Johnson called a lot of designed quarterback keepers and B-back gives. Oliver finished the game with 40 carries (the most by a Georgia Tech player since TaQuon Marshall went for 44 carries against Tennessee) and 215 yards and three touchdowns. Like Jordan had with Marshall, Oliver also had a good B-back compliment with the combination of Jerry Howard and Jordan Mason, who combined for 158 yards and four touchdowns.

And what was Bud Foster able to do to slow either of those game plans down? Absolutely nothing.

It’s clear all of the attrition is finally catching up with Virginia Tech.

The Hokies will always have that Week 1 win over Florida State, when they stymied the Noles after eight months of game planning despite a whole host of attrition.

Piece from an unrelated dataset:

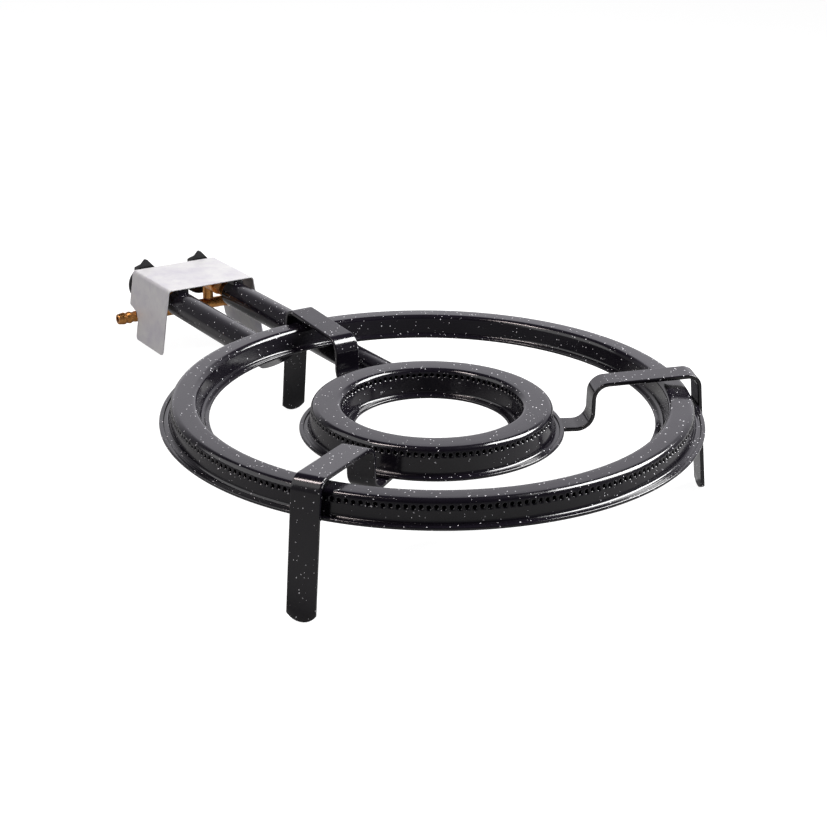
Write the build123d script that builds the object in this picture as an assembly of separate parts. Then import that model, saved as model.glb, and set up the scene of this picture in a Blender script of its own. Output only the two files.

Foster showed why he’s one of the best in the business getting that unit ready to play dealing with all this:

In April, six players left for the NFL Draft, and Foster’s co-defensive coordinator resigned. The players going to the league was expected, no problem.

In June, one defensive back had to declare for the supplemental NFL Draft, and another tore his Achilles. Ok, not ideal, but injuries happen too.

Then things continued to get worse. Nickel Mook Reynolds, an integral part to Virginia Tech’s defensive scheme, got kicked off the team. And a defensive tackle transferred.

That left Virginia Tech with around 32 percent of its defensive production returning, second-worst in the country, and a whole host of depth issues heading into the season.

But over the course of the season, it’s taking its toll, and the attrition has even gotten worse. After the disastrous loss to Old Dominion, Virginia Tech dismissed its best player.

Paul Johnson’s offense is set up to take full advantage.

Heading into the Georgia Tech game, Virginia Tech’s defensive percentile performances (the closer to 100, the better) had been mostly dreadful since the Week 3 bye.

  • Old Dominion: 9 percent
  • Duke: 83 percent
  • Notre Dame: 22 percent
  • North Carolina: 46 percent

They’ve been almost equally bad against both the pass and the run this season, but the things that make them bad against the run are basically a blueprint for how not to hold up against the option.

There have been a couple of rough spots, and some tackling issues but most of those problems are key reads, body positioning, and gap reaction. That sort of stuff comes with experience.

With 78 rushing plays over the course of the game, Johnson’s Georgia Tech did what they do best: run the hell over you.

Virginia Tech just happened to be in the way.